If so, then this frequency (which you have given as daily) depend entirely on the business needs in question.
Often, there's no business case to run an automated process daily.
Weekly or even monthly are very common intervals for processes in business. For a process that needs to run monthly, you only get twelve executions in a year. If the inputs change every six months, do you still think spending 60+ commits (as in your settings example) is worth it every six months, when there are cheaper ways to do it with limited human intervention?
You are answering a question that no one would ever ask and you can't answer it because you don't have any other information other than the actual question that was asked.
Just because you don't see how it's a good suggestion doesn't mean it's not.
Almost 100% of the cases I have run daily, hourly and even less (5,10,20,30 minutes schedule are common). I even had one recently that executed millions of requests to some REST API daily, running every few seconds. I call those "app supporting scripts", and I offload specific features of the main app to those.

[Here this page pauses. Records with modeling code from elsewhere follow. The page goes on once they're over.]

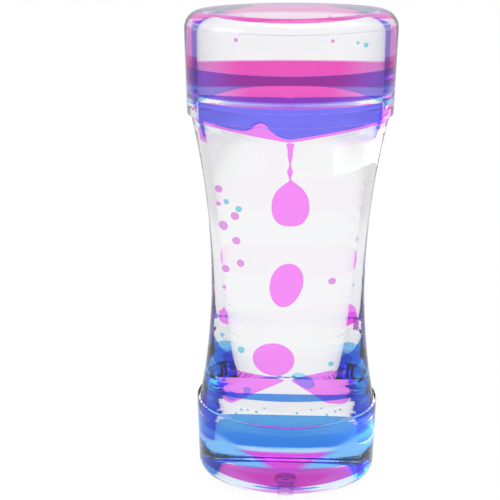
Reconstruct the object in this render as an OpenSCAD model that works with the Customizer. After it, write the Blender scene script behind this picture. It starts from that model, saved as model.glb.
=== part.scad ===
// Liquid motion timer: a clear, waisted vessel of oval section. Two dyed liquids run down
// through clear oil from the upper reservoir to the lower one, drop by drop.
// Origin at the centre of the base, +Z up, millimetres. Both ends are built alike and mirrored.
// The section is an oval of four arcs, the datum oval. Every other oval is an offset of it, by a
// distance that is negative inside it.

/* [Vessel] */
// Overall height
height = 142; // [120:1:180]
// Width of the end caps
end_width = 55.4; // [50:0.2:70]
// Depth of the end caps, front to back
end_depth = 37.8; // [34:0.2:44]
// Radius of the oval's two round ends
end_arc_r = 14.5; // [13:0.1:16]
// How far the waist is drawn in on every side
waist_in = 5.4; // [3:0.1:6.5]
// Thickness of the waisted body's wall
body_wall = 2.5; // [1.6:0.1:3]
// How far the body stands back under the edge of a cap
shoulder_step = 0.9; // [0.5:0.1:1.1]

/* [Caps] */
// Height of each cap's band
cap_h = 26.5; // [24.5:0.5:32]
// Wall of a cap
cap_wall = 1.4; // [1.2:0.1:1.8]
// Thickness of a cap's end plate
cap_plate = 4; // [3:0.1:5]
// Radius of a cap's rounded outer edge
rim_r = 4.5; // [3:0.1:5]

/* [Trays] */
// Distance of the tray plate's reservoir face from the end of the vessel
tray_depth = 20.8; // [18:0.1:22]
// Thickness of the tray plate
tray_plate = 1.2; // [0.8:0.1:1.6]
// Wall of the tray
tray_wall = 1; // [0.8:0.1:1.4]
// Gap between a tray's wall and its cap
tray_gap = 0.9; // [0.7:0.1:1.2]
// Length of the cross-shaped port in the tray plate
port_length = 7; // [5:0.1:9]
// Width of each slot of the cross-shaped port
port_slot = 1.6; // [1:0.1:2.4]

/* [Funnels] */
// Thickness of a funnel's flange
flange_t = 1.2; // [0.8:0.1:1.6]
// Distance of a funnel's skirt inside the datum oval
skirt_in = 5.6; // [5.2:0.1:6.4]
// Wall of a funnel's skirt
skirt_wall = 1.1; // [0.8:0.1:1.4]
// Length of the skirt from the flange to the low corner of the funnel
skirt_h = 6.5; // [5:0.1:8]
// Rise of the funnel from its corners to its nozzle
funnel_rise = 4.4; // [3:0.1:6]
// Thickness of the funnel's sloping floor
funnel_t = 1.5; // [1:0.1:2]
// Half depth of a funnel's hopper where it leaves the flange
hopper_half = 5.2; // [4.5:0.1:8]
// Bore of the nozzle
nozzle_bore = 2.6; // [1.6:0.1:3]
// Width of the rim round the nozzle
nozzle_rim = 1.1; // [0.8:0.1:2]
// Height of the nozzle above the funnel's ridge
nozzle_h = 1.2; // [0.5:0.1:2]
// Diameter of the vents that let the liquid and the oil change places
vent_d = 1.8; // [1:0.1:2.4]
// Distance of the vents from the middle
vent_x = 17.5; // [15:0.1:18]

/* [Fill plug] */
// Diameter of the fill plug's shank
plug_d = 4.4; // [3.6:0.1:4.8]
// Distance of the fill plug from the front of the base
plug_in = 7.7; // [7.6:0.1:9]
// Depth of the plug's recess in the base
plug_recess = 0.4; // [0.2:0.1:1]
// Height of the plug's head inside the cap
plug_head_h = 2; // [1:0.1:3]
// Diameter of the plug's head
plug_head_d = 6; // [5.2:0.1:6]

/* [Liquids] */
// Clearance between a liquid and what holds it
film = 0.1; // [0.05:0.05:0.15]
// Clearance round a drop as it moves
drop_gap = 0.3; // [0.2:0.05:0.5]
// Distance of the upper liquid's surface from the top
upper_level = 13.7; // [12:0.1:15]
// Height of the lower liquid's surface above the base
lower_level = 13.7; // [12:0.1:15]
// Height at which the lower pink liquid meets the blue one
lower_split = 9.2; // [8:0.1:10]
// Thickness of the pink film on the upper funnel
film_t = 0.8; // [0.5:0.1:1]
// Height of the pink pools on the lower funnel, above its corner
pool_h = 6.8; // [4:0.1:7]
// Half depth of the pink pools, front to back
pool_half = 2.2; // [1.5:0.1:5]
// Clear half width between the two pink pools
pool_split = 3.6; // [3:0.1:6]
// How far the blue liquid between the upper tray and the cap reaches behind the middle
seep_back = 2; // [0:0.5:8]
// Half angle round the end over which pink liquid is caught beside the upper funnel
seep_angle = 26; // [15:1:40]
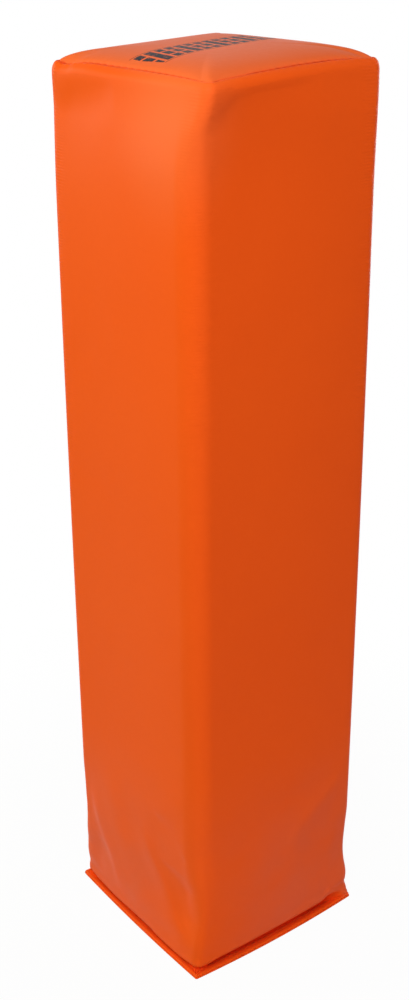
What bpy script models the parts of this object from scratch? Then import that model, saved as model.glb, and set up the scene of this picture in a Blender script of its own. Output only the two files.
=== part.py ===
"""Football end zone pylon: a foam core and a sand bag inside a sewn cover of vinyl-coated fabric.

Metres, +Z up. The origin is on the floor under the middle. The two sides seen in use face -Y and +X,
and the cover's closing seam runs up the far corner, at -X and +Y. Run it in Blender 4.5.
"""

import math
from collections import namedtuple

import bmesh
import bpy

# Driving dimensions
HEIGHT = 0.4572  # eighteen inches, floor to the top of the crown
FOAM_SIDE = 0.1016  # four inches square
COVER_PLY = 0.0007
BAG_PLY = 0.0006
GAP = 0.0003  # between pieces that touch in use

# Cover
COVER_HALF = 0.0524
COVER_CORNER = 0.005
MIDDLE_BULGE = 0.0005
SHOULDER = 0.0045
ALLOWANCE = 0.009  # cloth turned in at the top seam

# Top seam and crown
CROWN_HEIGHT = 0.0047
CROWN_POWER = 6.67
CROWN_SHARPNESS = 0.355
TOP_SEAM_Z = HEIGHT - CROWN_HEIGHT - 0.0014  # the crown's lean adds the rest
TOP_HALF = 0.0492
TOP_CORNER = 0.0022
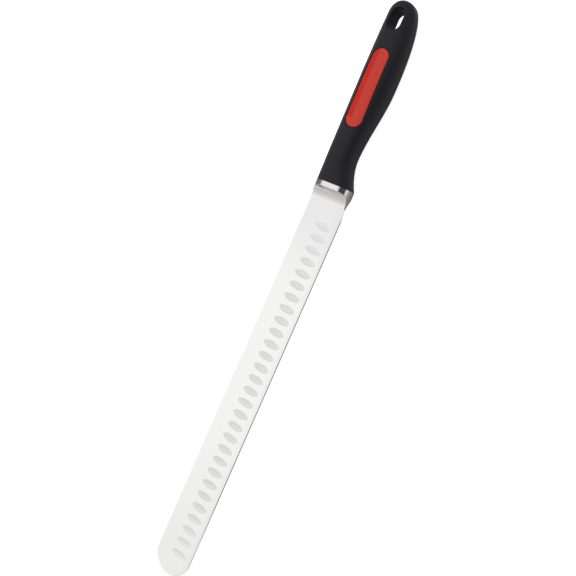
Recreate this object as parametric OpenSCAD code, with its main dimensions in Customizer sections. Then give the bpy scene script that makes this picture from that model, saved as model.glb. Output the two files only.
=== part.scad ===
// Carving knife: a long slicing blade with ground scallops and a rounded tip, a slotted bolster
// and a moulded handle with a coloured inlay let into each side.
// The knife lies on its side: +X points to the butt, +Y to the spine, +Z up through its thickness.
// Lengths along the knife are measured from the joint between the bolster and the handle, and
// heights from a centre line that runs the length of the knife. All sizes are in millimetres.

/* [Blade] */
// Length of the blade from the handle joint to the tip
blade_l = 285.6; // [240:0.1:320]
// Height of the blade's spine above the centre line
spine_h = 13.8; // [12:0.1:16]
// Depth of the cutting edge below the centre line
edge_h = 15.2; // [14.8:0.1:19]
// Thickness of the blade at the spine
blade_t = 2.2; // [1.8:0.1:3.2]
// Thickness of the blade at the top of the edge bevel
bevel_t = 1.2; // [1:0.05:1.5]
// Width of the ground bevel along the cutting edge
bevel_w = 3.5; // [2.5:0.1:5]
// Thickness of the blade at the top of the honed edge
hone_t = 0.4; // [0.2:0.05:0.6]
// Width of the honed edge
hone_w = 0.75; // [0.4:0.05:1.5]
// Thickness left at the cutting edge
edge_t = 0.06; // [0.04:0.01:0.1]
// Radius of the tip on the spine side
tip_r = 16.4; // [12:0.1:22]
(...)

Must be architectural thing I guess, I work as principal architect and I design most of my services so that they rely heavily on automation support.
> Is this an admission that automation is not worth it when the processes or inputs change too often?
I don't work in a vacuum. For me there are no rules about anything, context is most important (patterns, best practices etc. are for newbies). That case does lean to the manual side on first thought, but it all depends on other factors.
@kqr, thank you for your insights. While it's not exactly relevant to my problem domain (self-driving cars - lots of essential complexity there!), it's still generally useful advice.
Software is expensive to write, but it's even more expensive to maintain. That's why my favorite projects are those that delete large amounts of now-useless code. Not writing it in the first place is an even better alternative.
If someone asks "how do I get to this place" with no other context and the advice is "stay home and do nothing" that doesn't seem patronizing to you?